The Thebaud-Loring team was one of 109 that entered the race, which was staged under sunny skies, with air temperatures near 50 degrees. The water, of course, was much colder. And it was higher than originally expected.

As is often the case, kayakers posted the fastest overall times, with Ben Randall taking the top spot in 39 minutes, 10 seconds. Ray Wirth was second in 40:31 while Hank Thornton was third in 40:49. Rod McLain paddled his one-man canoe to fourth in 41:54, while Jeff Owen and his 14-year-old son, Tommy Owen, were fifth overall in 42:07.

The St. George was the first race on the Maine Canoe and Kayak Racing Organization’s whitewater schedule. The next race on the circuit will take place on the Passagassawakeag River on Saturday, April 7.

Dale Cross, the longtime race director, said earlier in the week that he was hoping for steady melting and a Thursday rainstorm to help the river level rise from the downright rocky — “bony,” in the vernacular of paddlers — state it was in.

His wishes were granted.

“It went up like a foot and a half [over the past three days],” Cross said. “It was a perfect level.”

Evidence of that: A surprising number of paddlers capsized, and some didn’t end up finishing the race. That, according to Cross, is just one of the alluring aspects of the sport.

“That’s part of the challenge and I think people look for that challenge,” Cross said. “It’s not just paddling against other competitors, but also [against] the river. That’s the greatest thing, and that’s why it’s fun.”

All around the river, avid canoeists and kayakers gathered, greeted each other, and celebrated another opening day. Jeff Owen of Orono said he looks forward to paddling season all winter.

“It’s just really, really fun, and some of my favorite people in the world show up at these races every year,” he said. “You go the whole rest of the year not seeing them, but these springtime weekends, you get to hang out with good buddies.”

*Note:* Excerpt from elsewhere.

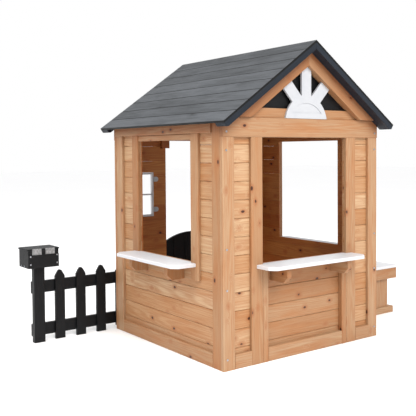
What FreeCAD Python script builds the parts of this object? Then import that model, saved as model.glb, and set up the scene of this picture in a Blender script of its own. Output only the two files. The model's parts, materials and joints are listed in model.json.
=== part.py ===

Tommy Owen, who has been racing with his dad for the past five or six years, continuing an Owen family tradition — Jeff did the same with his dad growing up — said he had an enjoyable morning on the water.

“It was fun. I didn’t get wet,” Tommy Owen said.

The Owen team wasn’t the only adult/teen combo competing on Saturday. In fact, three accomplished adults — Owen, J.R. Mabee of Bangor, and Clayton Cole of Corinth — were teamed up with teens for the race, and each fared well.

J.R. Mabee competed with his 16-year-old son, Nolan Mabee, (eighth overall in 43:56) while pal Cole shared a canoe with Mabee’s 14-year-old son, Ashton Mabee (11th in 44:45).

Cole said the St. George is a perfect place to introduce people to whitewater paddling.

“These first two races [on the St. George and the Passagassawakeag] … are very well suited for new paddlers,” Cole said.

Then he nodded toward his 14-year-old partner.

“But this guy is not new. He’s pretty experienced, and has done well in lots of races.”

That’s true of all three: Ashton Mabee, Nolan Mabee and Tommy Owen each have fared well in national competitions staged on the Penobscot River the last three summers, as well as in local races.

Ashton Mabee hoped for a top finish, but said he’d enjoyed the race no matter what place he and Cole finished.

“It went really well. We didn’t take on much water. And it was much faster [than past years],” the 14-year-old said. “The water was high today.”

His dad, J.R. Mabee, agreed with the sentiment.

“A week ago, it was like summertime low,” he said. “The rain helped us.”